Work to complete:
Show, in full, each line of the data that contains "materials".

※ ※ ※

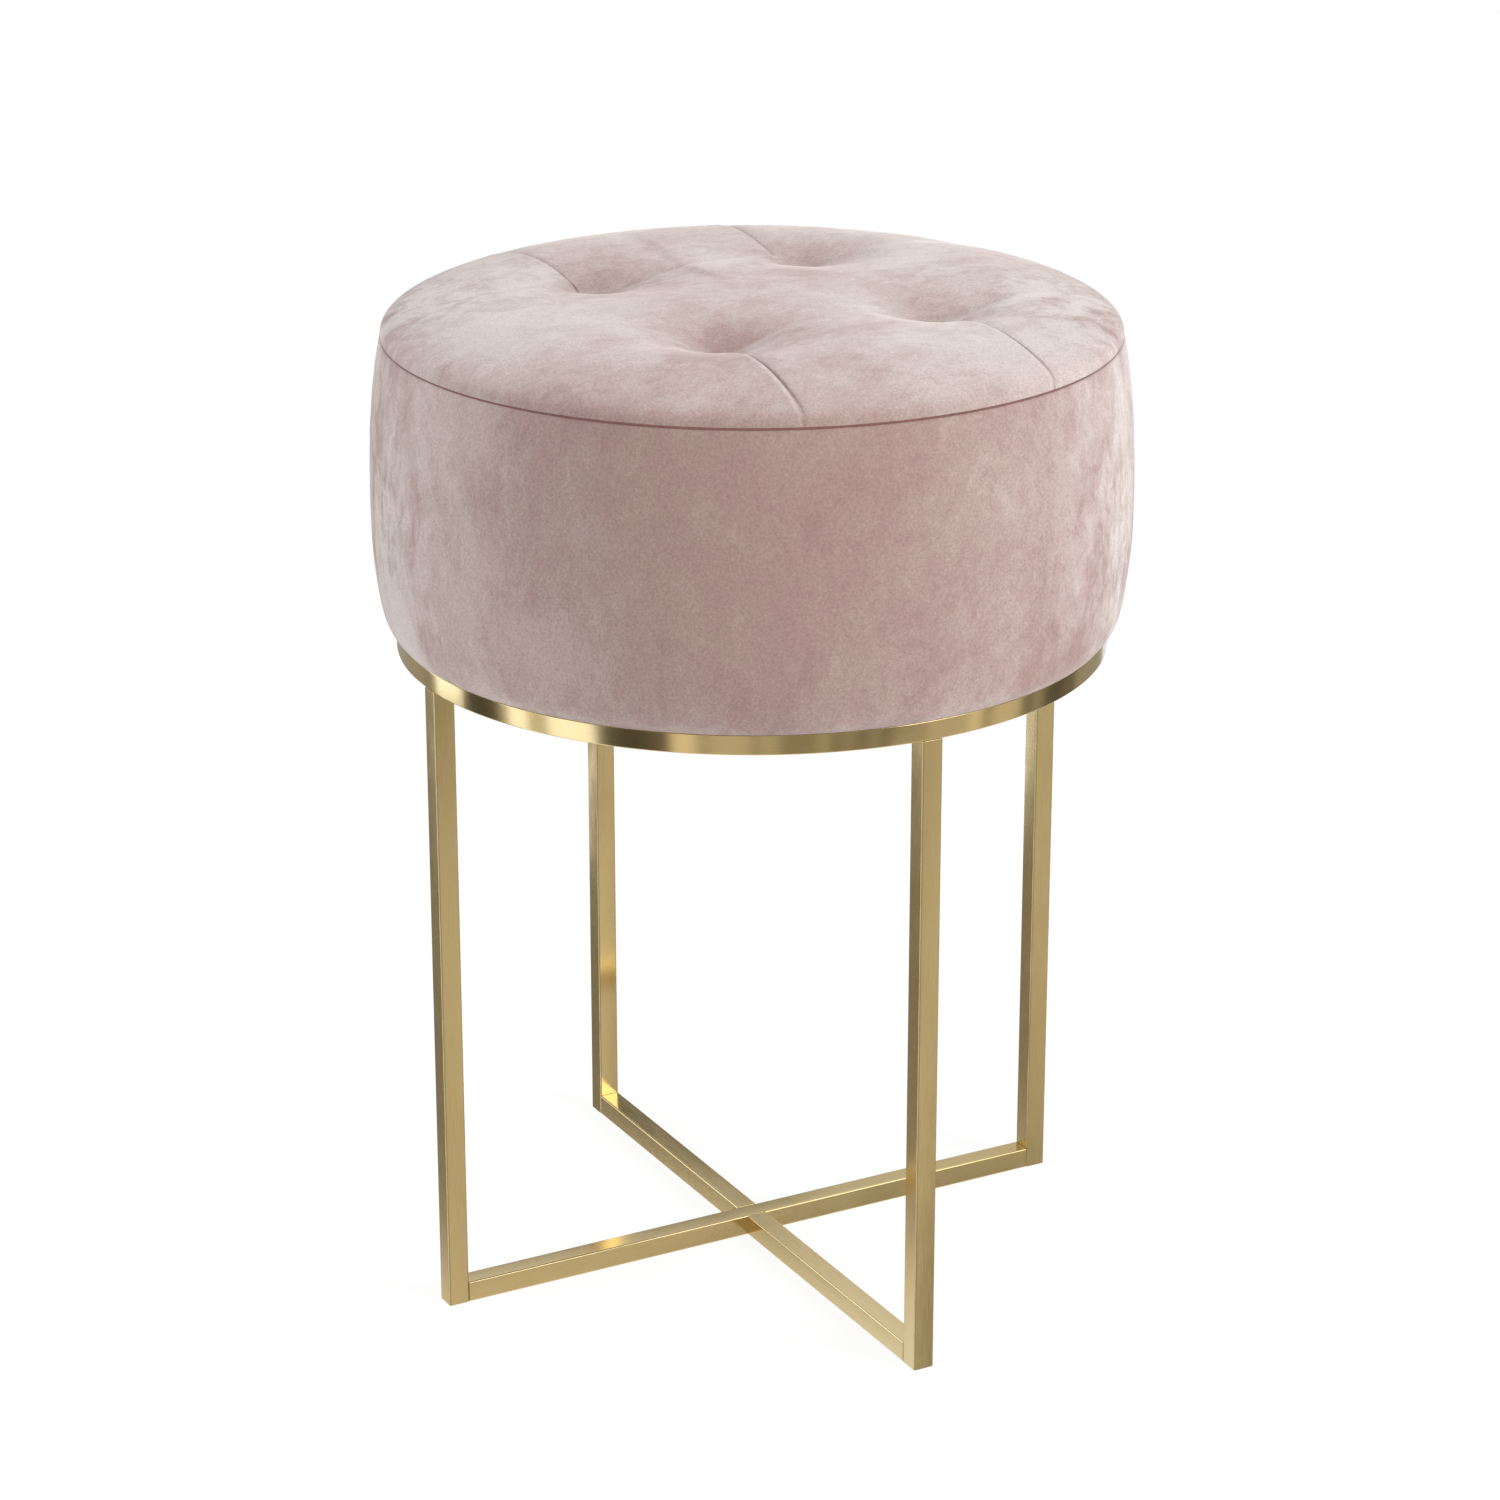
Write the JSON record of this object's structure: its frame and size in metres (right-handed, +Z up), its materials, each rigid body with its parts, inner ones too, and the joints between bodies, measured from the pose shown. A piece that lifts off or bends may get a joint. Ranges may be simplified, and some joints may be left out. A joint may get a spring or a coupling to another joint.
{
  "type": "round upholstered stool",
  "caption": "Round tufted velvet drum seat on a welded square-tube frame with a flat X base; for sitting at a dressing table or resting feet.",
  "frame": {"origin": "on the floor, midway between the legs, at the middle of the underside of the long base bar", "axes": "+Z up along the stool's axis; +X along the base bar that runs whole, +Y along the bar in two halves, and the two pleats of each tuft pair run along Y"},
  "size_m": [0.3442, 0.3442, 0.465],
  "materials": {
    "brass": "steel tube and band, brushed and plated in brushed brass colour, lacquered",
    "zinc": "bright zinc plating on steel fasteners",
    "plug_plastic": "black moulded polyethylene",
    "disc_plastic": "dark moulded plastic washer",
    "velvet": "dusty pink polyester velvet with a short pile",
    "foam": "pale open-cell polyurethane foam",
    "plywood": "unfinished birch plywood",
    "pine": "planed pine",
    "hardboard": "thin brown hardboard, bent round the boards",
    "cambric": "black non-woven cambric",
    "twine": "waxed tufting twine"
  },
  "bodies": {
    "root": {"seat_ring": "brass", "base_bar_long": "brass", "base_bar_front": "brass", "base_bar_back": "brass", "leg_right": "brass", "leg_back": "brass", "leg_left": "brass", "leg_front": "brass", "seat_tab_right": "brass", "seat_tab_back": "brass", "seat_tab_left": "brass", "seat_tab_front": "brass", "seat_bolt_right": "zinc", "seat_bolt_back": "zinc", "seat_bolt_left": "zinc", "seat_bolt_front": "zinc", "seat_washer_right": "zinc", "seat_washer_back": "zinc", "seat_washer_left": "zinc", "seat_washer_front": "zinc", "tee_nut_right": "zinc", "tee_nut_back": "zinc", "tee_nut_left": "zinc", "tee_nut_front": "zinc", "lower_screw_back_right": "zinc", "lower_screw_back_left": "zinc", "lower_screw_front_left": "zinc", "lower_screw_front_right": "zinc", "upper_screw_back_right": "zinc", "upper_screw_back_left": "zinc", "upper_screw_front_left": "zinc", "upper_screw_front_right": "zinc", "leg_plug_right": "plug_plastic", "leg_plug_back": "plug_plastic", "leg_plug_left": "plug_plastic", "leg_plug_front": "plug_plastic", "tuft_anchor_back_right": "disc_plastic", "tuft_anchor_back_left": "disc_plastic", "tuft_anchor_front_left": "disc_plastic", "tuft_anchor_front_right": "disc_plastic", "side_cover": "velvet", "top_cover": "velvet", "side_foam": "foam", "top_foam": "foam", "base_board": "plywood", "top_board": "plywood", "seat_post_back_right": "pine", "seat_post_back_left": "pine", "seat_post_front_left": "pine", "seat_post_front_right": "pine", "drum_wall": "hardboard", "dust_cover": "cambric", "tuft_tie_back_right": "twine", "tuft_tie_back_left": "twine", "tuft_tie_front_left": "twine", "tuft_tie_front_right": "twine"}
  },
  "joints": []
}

※ ※ ※

Answer to the exercise:
Write the JSON record of this object's structure: its frame and size in metres (right-handed, +Z up), its materials, each rigid body with its parts, inner ones too, and the joints between bodies, measured from the pose shown. A piece that lifts off or bends may get a joint. Ranges may be simplified, and some joints may be left out. A joint may get a spring or a coupling to another joint.
  "materials": {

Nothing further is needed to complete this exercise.